First, there’s not a lot among them. Names such as Justin Armbruester, Jean Pinto, Alex Pham and Trace Bright are building impressive minor league résumés, but it’s a matter of preference as to how they stack up or whom another team might want. Second, it’s hard to find opposing scouts with sure-fire rotation grades on anyone in this organization, so getting what the Orioles see as fair value may prove difficult. Third, it’s hard to know what an acquiring team might value. All these pitchers are where they are because they have traits the organization loves — hoppy fastballs, weapons that can get both righties and lefties out, and broad pitch mixes with four and five movement profiles. Only a handful of other clubs may want that, so for these reasons it’s hard to truly say this group — which I believe has more than a handful of major league arms in it — will be as valuable in trades as the hitters above them.

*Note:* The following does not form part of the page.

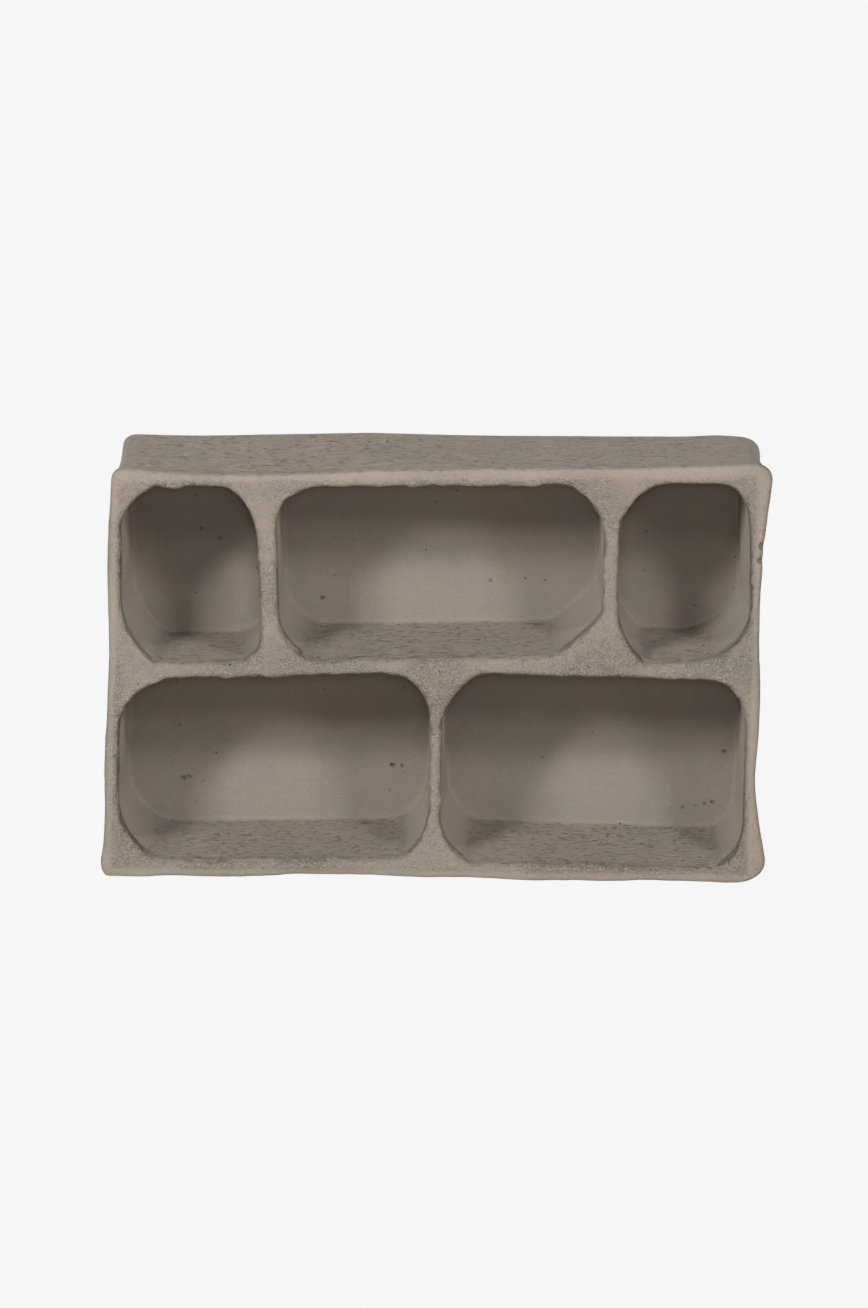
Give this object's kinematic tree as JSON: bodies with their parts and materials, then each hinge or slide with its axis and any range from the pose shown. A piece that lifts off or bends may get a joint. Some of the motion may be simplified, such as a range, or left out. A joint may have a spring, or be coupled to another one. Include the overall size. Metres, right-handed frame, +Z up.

Group 7 – Thinking about the 40-man roster

Hudson Haskin, Drew Rom, Seth Johnson, Easton Lucas, Wandisson Charles, Noah Denoyer, Chris Vallimont

The left-handed Rom and the injured Johnson are already on the roster, while the rest either have been or are due to be added this winter. If the Orioles are trading with an eye toward their long-term roster — as they did in sending Darell Hernaiz to Oakland for Cole Irvin last winter — these players may be candidates to move simply based on the idea that getting some kind of value for their talents if they’re going to be left exposed to the Rule 5 draft is better than losing them for nothing.